### [What you should do]
In the records that follow, the lines from the one containing "depsgraph = bpy.context.evaluated_depsgraph_get()" to the one containing "return (low + high) / 2", inclusive, are to be given again exactly.

### [Records for the exercise]

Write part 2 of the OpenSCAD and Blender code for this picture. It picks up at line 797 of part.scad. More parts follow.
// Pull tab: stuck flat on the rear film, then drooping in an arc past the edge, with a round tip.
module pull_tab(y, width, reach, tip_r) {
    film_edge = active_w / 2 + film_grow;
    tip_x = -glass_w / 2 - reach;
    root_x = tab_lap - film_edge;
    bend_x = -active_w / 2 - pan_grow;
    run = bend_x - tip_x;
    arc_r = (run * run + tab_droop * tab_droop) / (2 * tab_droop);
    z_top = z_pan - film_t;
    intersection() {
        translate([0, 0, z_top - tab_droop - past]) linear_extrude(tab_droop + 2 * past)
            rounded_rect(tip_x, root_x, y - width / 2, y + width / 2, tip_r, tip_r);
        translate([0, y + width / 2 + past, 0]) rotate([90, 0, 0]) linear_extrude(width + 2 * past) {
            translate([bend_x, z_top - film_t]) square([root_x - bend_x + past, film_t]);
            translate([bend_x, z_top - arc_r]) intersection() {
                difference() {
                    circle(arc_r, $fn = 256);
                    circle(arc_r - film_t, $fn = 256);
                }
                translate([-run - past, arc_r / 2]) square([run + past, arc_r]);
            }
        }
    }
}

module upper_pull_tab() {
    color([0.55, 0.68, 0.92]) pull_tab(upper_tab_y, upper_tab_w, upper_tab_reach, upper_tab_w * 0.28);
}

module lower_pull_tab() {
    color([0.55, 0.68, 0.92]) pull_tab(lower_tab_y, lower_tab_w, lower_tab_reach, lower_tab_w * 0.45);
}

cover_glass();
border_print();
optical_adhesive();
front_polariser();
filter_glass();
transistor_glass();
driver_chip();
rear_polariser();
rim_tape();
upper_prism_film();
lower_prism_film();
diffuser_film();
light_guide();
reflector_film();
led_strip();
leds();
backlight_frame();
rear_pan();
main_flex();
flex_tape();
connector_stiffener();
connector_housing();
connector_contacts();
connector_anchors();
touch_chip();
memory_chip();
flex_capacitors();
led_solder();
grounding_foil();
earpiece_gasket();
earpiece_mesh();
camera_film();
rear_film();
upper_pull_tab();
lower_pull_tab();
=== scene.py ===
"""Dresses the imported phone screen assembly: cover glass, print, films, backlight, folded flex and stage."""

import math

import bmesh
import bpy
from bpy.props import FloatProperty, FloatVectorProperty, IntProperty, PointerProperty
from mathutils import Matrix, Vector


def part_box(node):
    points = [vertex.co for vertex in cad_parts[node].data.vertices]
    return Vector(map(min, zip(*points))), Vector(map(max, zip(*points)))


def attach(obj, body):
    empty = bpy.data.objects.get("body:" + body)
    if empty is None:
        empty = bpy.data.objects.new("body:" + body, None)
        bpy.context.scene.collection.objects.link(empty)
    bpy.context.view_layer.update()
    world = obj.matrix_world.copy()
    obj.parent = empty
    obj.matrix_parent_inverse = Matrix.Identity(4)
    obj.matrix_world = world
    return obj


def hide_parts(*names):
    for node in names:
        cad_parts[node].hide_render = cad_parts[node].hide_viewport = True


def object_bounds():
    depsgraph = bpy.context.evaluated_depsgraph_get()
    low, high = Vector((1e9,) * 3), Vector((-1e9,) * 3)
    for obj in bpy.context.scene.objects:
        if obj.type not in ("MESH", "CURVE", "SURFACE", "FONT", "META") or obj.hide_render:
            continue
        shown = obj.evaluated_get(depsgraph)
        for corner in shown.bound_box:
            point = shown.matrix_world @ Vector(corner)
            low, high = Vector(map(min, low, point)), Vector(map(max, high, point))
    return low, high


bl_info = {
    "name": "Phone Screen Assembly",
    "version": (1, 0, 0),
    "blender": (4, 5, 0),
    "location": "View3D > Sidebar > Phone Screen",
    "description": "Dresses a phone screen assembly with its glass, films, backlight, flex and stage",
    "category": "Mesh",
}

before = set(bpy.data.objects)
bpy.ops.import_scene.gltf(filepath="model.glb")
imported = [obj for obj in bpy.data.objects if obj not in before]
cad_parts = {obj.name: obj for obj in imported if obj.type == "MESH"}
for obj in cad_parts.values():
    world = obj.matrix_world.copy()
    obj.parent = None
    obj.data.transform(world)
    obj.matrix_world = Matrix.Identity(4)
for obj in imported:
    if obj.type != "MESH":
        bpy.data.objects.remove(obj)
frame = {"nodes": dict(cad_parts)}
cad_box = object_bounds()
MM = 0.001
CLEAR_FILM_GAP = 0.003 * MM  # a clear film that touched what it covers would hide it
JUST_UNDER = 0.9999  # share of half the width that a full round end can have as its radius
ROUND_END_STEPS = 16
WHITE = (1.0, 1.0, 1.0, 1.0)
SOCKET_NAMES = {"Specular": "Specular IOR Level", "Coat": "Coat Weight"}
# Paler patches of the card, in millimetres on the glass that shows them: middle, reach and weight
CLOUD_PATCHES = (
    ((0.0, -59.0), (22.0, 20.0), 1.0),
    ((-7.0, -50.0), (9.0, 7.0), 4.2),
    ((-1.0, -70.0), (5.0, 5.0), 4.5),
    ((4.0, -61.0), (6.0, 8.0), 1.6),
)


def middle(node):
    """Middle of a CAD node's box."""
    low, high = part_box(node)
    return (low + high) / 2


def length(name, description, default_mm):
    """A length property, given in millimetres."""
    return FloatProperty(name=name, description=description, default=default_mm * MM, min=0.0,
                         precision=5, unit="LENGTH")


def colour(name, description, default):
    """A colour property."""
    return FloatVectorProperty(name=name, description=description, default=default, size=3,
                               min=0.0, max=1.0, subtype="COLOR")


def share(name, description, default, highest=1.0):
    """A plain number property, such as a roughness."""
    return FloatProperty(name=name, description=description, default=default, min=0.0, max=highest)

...

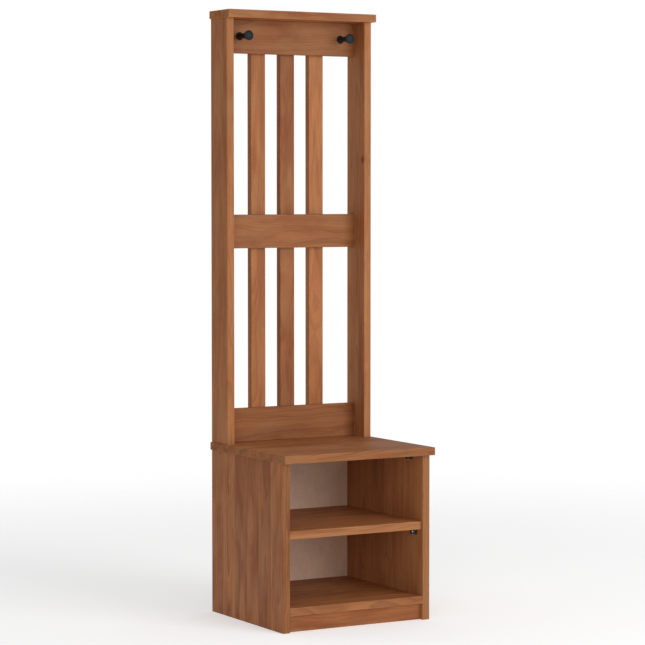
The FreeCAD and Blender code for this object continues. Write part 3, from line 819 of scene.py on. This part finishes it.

### [The reply]
    depsgraph = bpy.context.evaluated_depsgraph_get()
    low, high = Vector((1e9,) * 3), Vector((-1e9,) * 3)
    for obj in bpy.context.scene.objects:
        if obj.type not in ("MESH", "CURVE", "SURFACE", "FONT", "META") or obj.hide_render:
            continue
        shown = obj.evaluated_get(depsgraph)
        for corner in shown.bound_box:
            point = shown.matrix_world @ Vector(corner)
            low, high = Vector(map(min, low, point)), Vector(map(max, high, point))
    return low, high


bl_info = {
    "name": "Phone Screen Assembly",
    "version": (1, 0, 0),
    "blender": (4, 5, 0),
    "location": "View3D > Sidebar > Phone Screen",
    "description": "Dresses a phone screen assembly with its glass, films, backlight, flex and stage",
    "category": "Mesh",
}

before = set(bpy.data.objects)
bpy.ops.import_scene.gltf(filepath="model.glb")
imported = [obj for obj in bpy.data.objects if obj not in before]
cad_parts = {obj.name: obj for obj in imported if obj.type == "MESH"}
for obj in cad_parts.values():
    world = obj.matrix_world.copy()
    obj.parent = None
    obj.data.transform(world)
    obj.matrix_world = Matrix.Identity(4)
for obj in imported:
    if obj.type != "MESH":
        bpy.data.objects.remove(obj)
frame = {"nodes": dict(cad_parts)}
cad_box = object_bounds()
MM = 0.001
CLEAR_FILM_GAP = 0.003 * MM  # a clear film that touched what it covers would hide it
JUST_UNDER = 0.9999  # share of half the width that a full round end can have as its radius
ROUND_END_STEPS = 16
WHITE = (1.0, 1.0, 1.0, 1.0)
SOCKET_NAMES = {"Specular": "Specular IOR Level", "Coat": "Coat Weight"}
# Paler patches of the card, in millimetres on the glass that shows them: middle, reach and weight
CLOUD_PATCHES = (
    ((0.0, -59.0), (22.0, 20.0), 1.0),
    ((-7.0, -50.0), (9.0, 7.0), 4.2),
    ((-1.0, -70.0), (5.0, 5.0), 4.5),
    ((4.0, -61.0), (6.0, 8.0), 1.6),
)


def middle(node):
    """Middle of a CAD node's box."""
    low, high = part_box(node)
    return (low + high) / 2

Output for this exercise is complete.